About a month and a half ago, I was resolute in saying that as shaky as Kevin Gregg was at times, I didn’t see his standing as the team’s closer as one of the main issues confronting the Orioles. That was based on the idea that the most unnecessary commodity for a last-place team is a high-priced and dominant closer. I still believe that, but I also now believe this has become a major issue for the Orioles and the closer spot is something whoever will be the team’s GM will have to address again this offseason. Gregg is 20-for-26 in save opportunities, and I can think of three more just off the top of my head that he would have blown if not for superb defensive plays (Nick Markakis on Ben Zobrist, Adam Jones on Denard Span and J.J. Hardy and Mark Reynolds on Brandon Guyer last night). He has also allowed 87 base runners (including 36 walks) in 52 innings. Oriole fans used to cringe during George Sherrill’s high-wire act in the ninth inning, but watching Sherrill was a walk in the park compared with some of Gregg’s outings. Nobody wants to hear this, but Gregg has been absolutely terrific in the clubhouse and in the bullpen. He has spent a ton of time with the young pitchers, and Zach Britton is effusive in his praise of Gregg. His ongoing dialogue in the bullpen has really helped Jim Johnson. And Gregg, on a couple of occasions, has had things to say to a fellow pitcher if he feels he is not preparing well. However, on the field, it has been a huge struggle. It takes so much for the Orioles to put themselves in position to win a game that when a lead is squandered in the ninth inning, it really is demoralizing.
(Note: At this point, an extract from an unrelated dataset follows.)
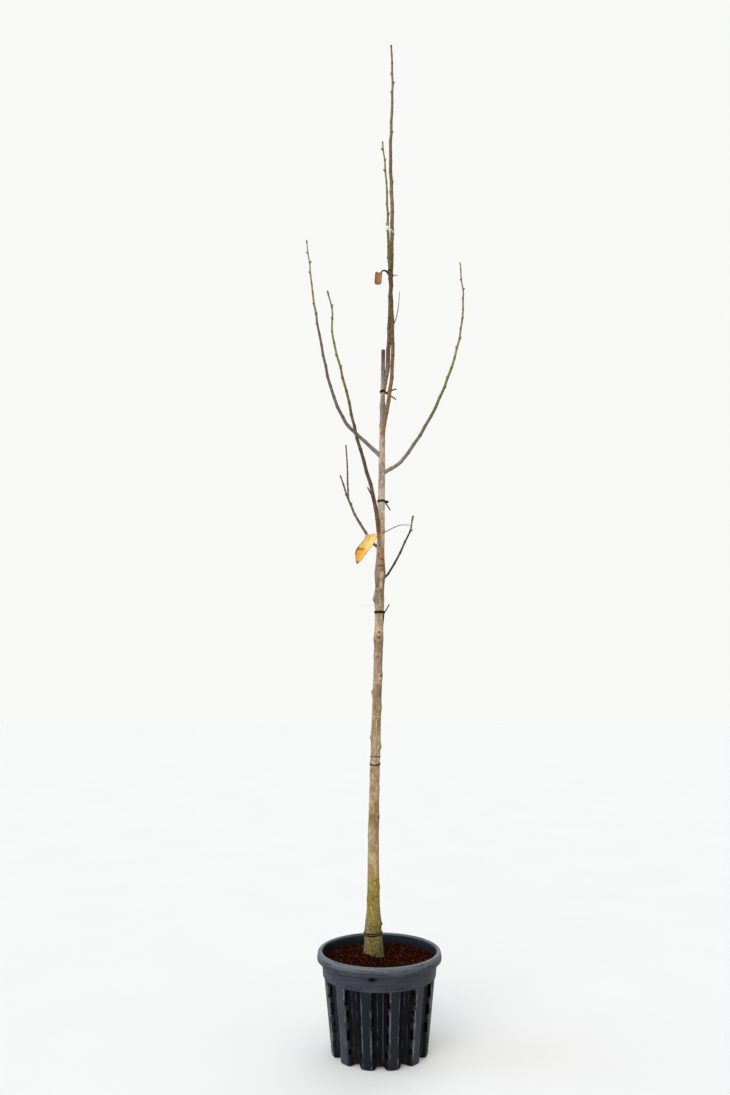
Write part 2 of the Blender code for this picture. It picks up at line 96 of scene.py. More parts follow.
# Knots: height, degrees round from +X, how far they stand out, half their length, how dark the scar is
KNOTS = (
    (0.46, 200, 0.004, 0.030, 0.7),
    (0.63, -30, 0.003, 0.016, 0.6),
    (0.74, -110, 0.0025, 0.020, 0.3),
    (0.91, -40, 0.004, 0.020, 0.8),
    (1.10, -130, 0.003, 0.020, 0.3),
    (1.20, 10, 0.003, 0.016, 0.3),
    (1.24, 170, 0.003, 0.016, 0.4),
    (1.42, 185, 0.004, 0.018, 0.5),
    (1.49, -35, 0.004, 0.020, 0.5),
    (1.66, -90, 0.005, 0.026, 1.0),
    (1.84, 175, 0.005, 0.022, 0.5),
    (2.00, 120, 0.003, 0.020, 0.4),
)
KNOT_SPREAD = 42
# Small bumps on the bark: height, degrees round, rise, half their length
BUMPS = (
    (1.195, 0, 0.0030, 0.0090),
    (1.232, 180, 0.0036, 0.0060),
    (1.425, 180, 0.0046, 0.0060),
    (1.662, -94, 0.0030, 0.0140),
    (0.486, -6, 0.0045, 0.0060),
    (0.58, 160, 0.0020, 0.014),
    (0.83, 175, 0.0015, 0.012),
    (1.02, 5, 0.0016, 0.014),
    (1.36, 0, 0.0022, 0.014),
    (1.58, 180, 0.0016, 0.012),
    (1.65, 178, 0.0022, 0.010),
    (1.72, -5, 0.0024, 0.014),
    (1.822, 182, 0.0070, 0.013),
    (2.13, 10, 0.0016, 0.012),
    (2.42, 170, 0.0014, 0.012),
    (2.60, 175, 0.0018, 0.014),
)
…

I don’t think it’s coincidental that a couple of Gregg’s blown saves have started extended losing streaks.
I forgot to mention this yesterday, but the Orioles' player development department named Single-A Frederick infielder Jonathan Schoop Player of the Month for August and Keys left-hander Jacob Pettit Pitcher of the Month. Pettit went 2-0 with a 2.57 ERA in five starts for the Keys during that period, while Schoop batted .336 with eight doubles, a triple, four homers and 21 RBI in 28 August games. I’m not exactly going out on a limb here in suggesting that this may not be the last piece of hardware Schoop picks up from the Orioles this year. The 19-year-old has emerged as one of the favorites to capture the Brooks Robinson Award as the organization’s Minor League Player of the Year. Cases could probably also be made for Manny Machado, L.J. Hoes and maybe even Joe “Big Irish” Mahoney, but my vote goes to Schoop, who has batted .290 with 13 homers and 71 RBIs in 125 combined games for Single-A Delmarva and Frederick. When the next Baseball America prospect rankings are released, I suspect Schoop will be third with the Orioles, behind only Machado and Dylan Bundy.
On the opposite end of the spectrum, you could have a good discussion on which Orioles minor leaguer has been most disappointing this year. The three that jump out to me are Matt Hobgood, Josh Bell and Chris Tillman.
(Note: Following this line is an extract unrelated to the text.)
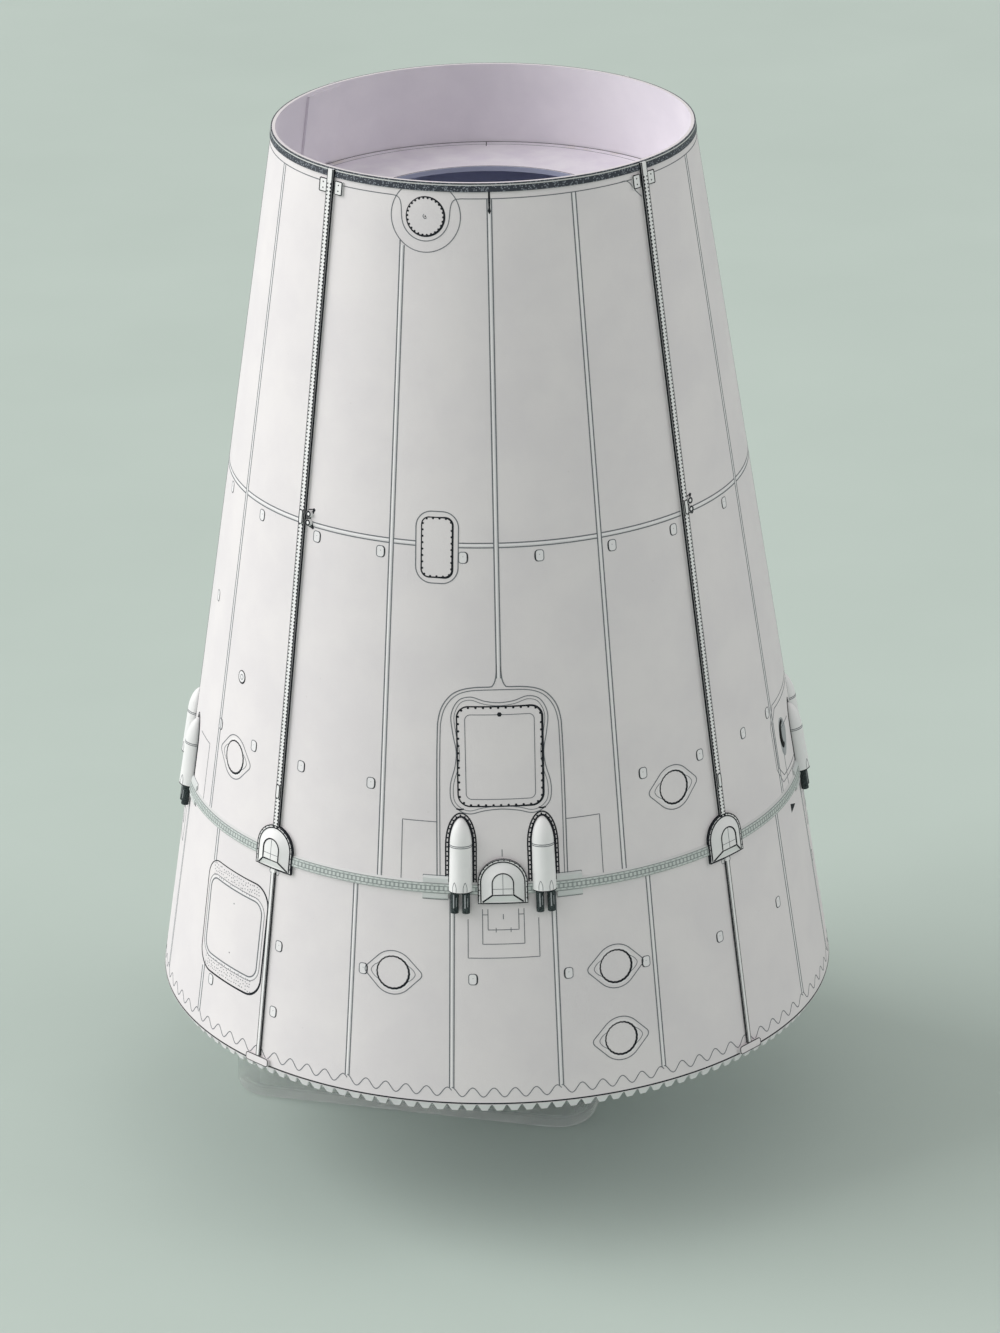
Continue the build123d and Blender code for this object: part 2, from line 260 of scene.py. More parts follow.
# Width that grows with a share held between 0 and 1: least + more * share ^ power
def swell(least, more, share, power=1):
    return least + more * np.clip(share, 0, 1) ** power


# Outline round a circle and two small circles out at its sides, joined by their shared tangents
def lensOutline(radius, tipRadius, reach, steps=24):
    lean = math.degrees(math.acos((radius - tipRadius) / reach))
    return np.concatenate([
        arc((reach, 0), tipRadius, -lean, lean, steps // 2),
        arc((0, 0), radius, lean, 180 - lean, steps),
        arc((-reach, 0), tipRadius, 180 - lean, 180 + lean, steps // 2),
        arc((0, 0), radius, 180 + lean, 360 - lean, steps),
    ])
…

At this point, I don’t think anything could salvage this season for the Orioles, but Zach Britton’s turnaround lately has been a good sign. It hasn't always been pretty for the rookie lefty, but I think he’s learned a ton this year, and that was obvious last night in the way he rebounded from a tough first inning. It’s also clear that he’s learning how to pitch more, rather than just relying on his sinker, which isn't always going to be there for him. My colleague, Dan Connolly, said even before spring training that by year’s end, Britton would establish himself as the Orioles' best young pitcher. I think it’s clear that he has. Ten or more wins and an ERA in the low 4.00s for a last place team in the AL East isn’t a bad rookie season by any means.
Still lamenting the nontendering of Matt Albers? In his past 12 outings for the Red Sox spanning 12 2/3 innings, the burly right-hander has allowed 19 earned runs, 21 hits, four home runs and eight walks. If it sounds familiar, it should.
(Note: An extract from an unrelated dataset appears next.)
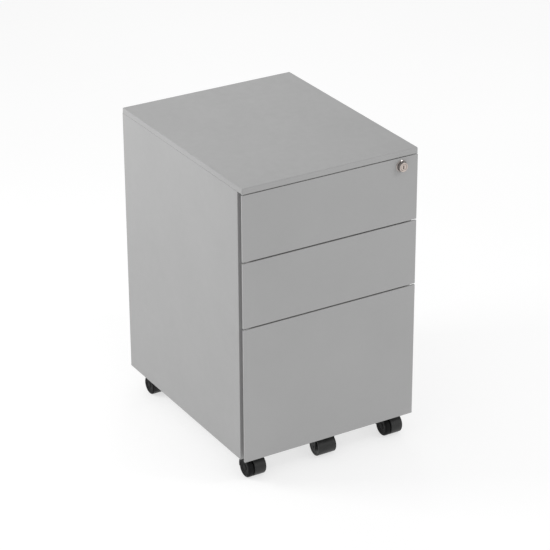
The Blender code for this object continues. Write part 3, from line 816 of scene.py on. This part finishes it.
def pen_tray():
    """A moulded tray with rounded corners and a rounded upper edge."""
    low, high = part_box("pen_tray")
    middle = (low + high) / 2
    half_x = (high.x - low.x) / 2
    half_y = (high.y - low.y) / 2
    tall = high.z - low.z
    # How far each ring is set in, its height, and its corners' radius: outside, upper edge, inside
    outside = ((0.0016, 0.0, 0.0024), (0.0004, 0.0004, 0.0036), (0.0, 0.0014, 0.0040),
               (0.0, tall - 0.0006, 0.0040))
    edge = ((0.0005, tall, 0.0036), (PEN_WALL - 0.0005, tall, 0.0026))
    inside = ((PEN_WALL, tall - 0.0006, 0.0022), (PEN_WALL, PEN_WALL + 0.0020, 0.0022),
              (PEN_WALL + 0.0006, PEN_WALL + 0.0006, 0.0018), (PEN_WALL + 0.0020, PEN_WALL, 0.0012))
    rings = []
    for inset, height, corner in outside + edge + inside:
        outline = round_rectangle(half_x - inset, half_y - inset, corner, 5)
        rings.append([(middle.x + x, middle.y + y, low.z + height) for x, y in outline])
    obj = make_object("pen_tray_moulding", skin(rings), "black_tray", "top_drawer")
    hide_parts("pen_tray")


# ------------------------------------------------------------------ stage

def add_floor():
    """A pale floor that glows a little, so that it looks nearly white."""
    shape = bmesh.new()
    bmesh.ops.create_grid(shape, x_segments=1, y_segments=1, size=FLOOR_HALF)
    mesh = bpy.data.meshes.new("floor")
    shape.to_mesh(mesh)
    shape.free()
    floor = bpy.data.objects.new("floor", mesh)
    bpy.context.scene.collection.objects.link(floor)
    material, tree, shader, place = new_material("floor_paint", specular=0.1)
    tone = blend_colours(tree, spread(tree, noise(tree, place, 1.5), 0.0, 1.0),
                         (0.40, 0.40, 0.40), (0.41, 0.41, 0.41))
    tree.links.new(tone, shader.inputs["Base Color"])
    shader.inputs["Roughness"].default_value = 0.9
    shader.inputs["Emission Color"].default_value = (1, 1, 1, 1)
    shader.inputs["Emission Strength"].default_value = FLOOR_GLOW
    mesh.materials.append(material)


def add_room():
    """Even white light from all round, and a brighter wall where the camera looks past the floor."""
    world = bpy.data.worlds.new("studio")
    world.use_nodes = True
    tree = world.node_tree
    room = tree.nodes["Background"]
    room.inputs["Color"].default_value = (1, 1, 1, 1)
    room.inputs["Strength"].default_value = ROOM_LIGHT
    wall = add_node(tree, "ShaderNodeBackground", Strength=WALL_BRIGHT)
    wall.inputs["Color"].default_value = (1, 1, 1, 1)
    seen = tree.nodes.new("ShaderNodeLightPath")
    mix = tree.nodes.new("ShaderNodeMixShader")
    tree.links.new(seen.outputs["Is Camera Ray"], mix.inputs["Fac"])
    tree.links.new(room.outputs["Background"], mix.inputs[1])
    tree.links.new(wall.outputs["Background"], mix.inputs[2])
    tree.links.new(mix.outputs["Shader"], tree.nodes["World Output"].inputs["Surface"])
    bpy.context.scene.world = world


def add_light(name, place, aim, side, watts):
    """A square soft light that looks at a point."""
    data = bpy.data.lights.new(name, "AREA")
    data.size = side
    data.energy = watts
    light = bpy.data.objects.new(name, data)
    light.location = place
    light.rotation_euler = (Vector(place) - Vector(aim)).to_track_quat("Z", "Y").to_euler()
    bpy.context.scene.collection.objects.link(light)


def add_camera():
    """The camera, on its line of sight through AIM and shifted so that AIM is off the middle."""
    back = Vector((math.sin(AZIMUTH) * math.cos(ELEVATION), -math.cos(AZIMUTH) * math.cos(ELEVATION),
                   math.sin(ELEVATION)))
    level = Z_AXIS.cross(back).normalized()
    raised = back.cross(level)
    right = level * math.cos(ROLL) + raised * math.sin(ROLL)
    up = raised * math.cos(ROLL) - level * math.sin(ROLL)
    place = AIM - AIM_OFFSET[0] * right - AIM_OFFSET[1] * up + DISTANCE * back
    data = bpy.data.cameras.new("camera")
    data.lens = LENS
    data.sensor_width = SENSOR
    camera = bpy.data.objects.new("camera", data)
    camera.matrix_world = Matrix.Translation(place) @ Matrix((right, up, back)).transposed().to_4x4()
    bpy.context.scene.collection.objects.link(camera)
    bpy.context.scene.camera = camera


add_camera()
add_floor()
add_room()
add_light("left_key", (-1.15, 0.55, 1.15), aim=(-0.19, 0, 0.52), side=0.6, watts=8.2)
add_light("right_key", (1.35, -1.45, 2.0), aim=(0.1, -0.1, 0.45), side=0.6, watts=8.6)
add_light("front_fill", (1.6, -3.4, 1.6), aim=(0, 0, 0.40), side=1.6, watts=11)
add_light("rear_rim", (1.2, 2.1, 1.7), aim=(0.15, 0, 0.6), side=0.5, watts=3)
finish_nodes()
castor_wheels()
roller()
for castor_name in CASTORS:
    housing(castor_name)
lock_barrel()
lock_plug()
rosette()
top_hem()
slide_fixings()
slide_balls()
castor_screws()
spot_welds()
tray_hems()
pen_tray()
bpy.context.scene.view_settings.view_transform = "Standard"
Quick observations: I don’t know whether it is because he is eyeing a 30-homer and 100-RBI season or he’s trying to make up for the time he missed with the chest injury, but Adam Jones is clearly pressing at the plate right now. … Nobody should be surprised any time you hear or read about another Orioles front office member being let go or leaving on his own over the next five weeks. I’ve been saying this for a couple of months, but I would be shocked if there wasn’t a front office overhaul. … As maddening as it is to watch Mark Reynolds strike out three times a night – he now has 15 K’s in his past 24 plate appearances – his defense at first is stunning to me. It sounds ridiculous, but I’m not sure he’s not playing the position at a higher level than Derrek Lee was earlier this year. I always thought Reynolds’ problems at third were a result of poor focus, not poor fundamentals. Perhaps being involved in nearly every play and learning a new position on a regular basis has negated some of those focus issues. … I’ve covered Brian Roberts since 2005, and I’ve never seen him more emotional than what I saw yesterday. And for him to admit how hard it was to even get in the car, drive 45 minutes and meet up with his teammates, I think that says a lot about where he is at this point.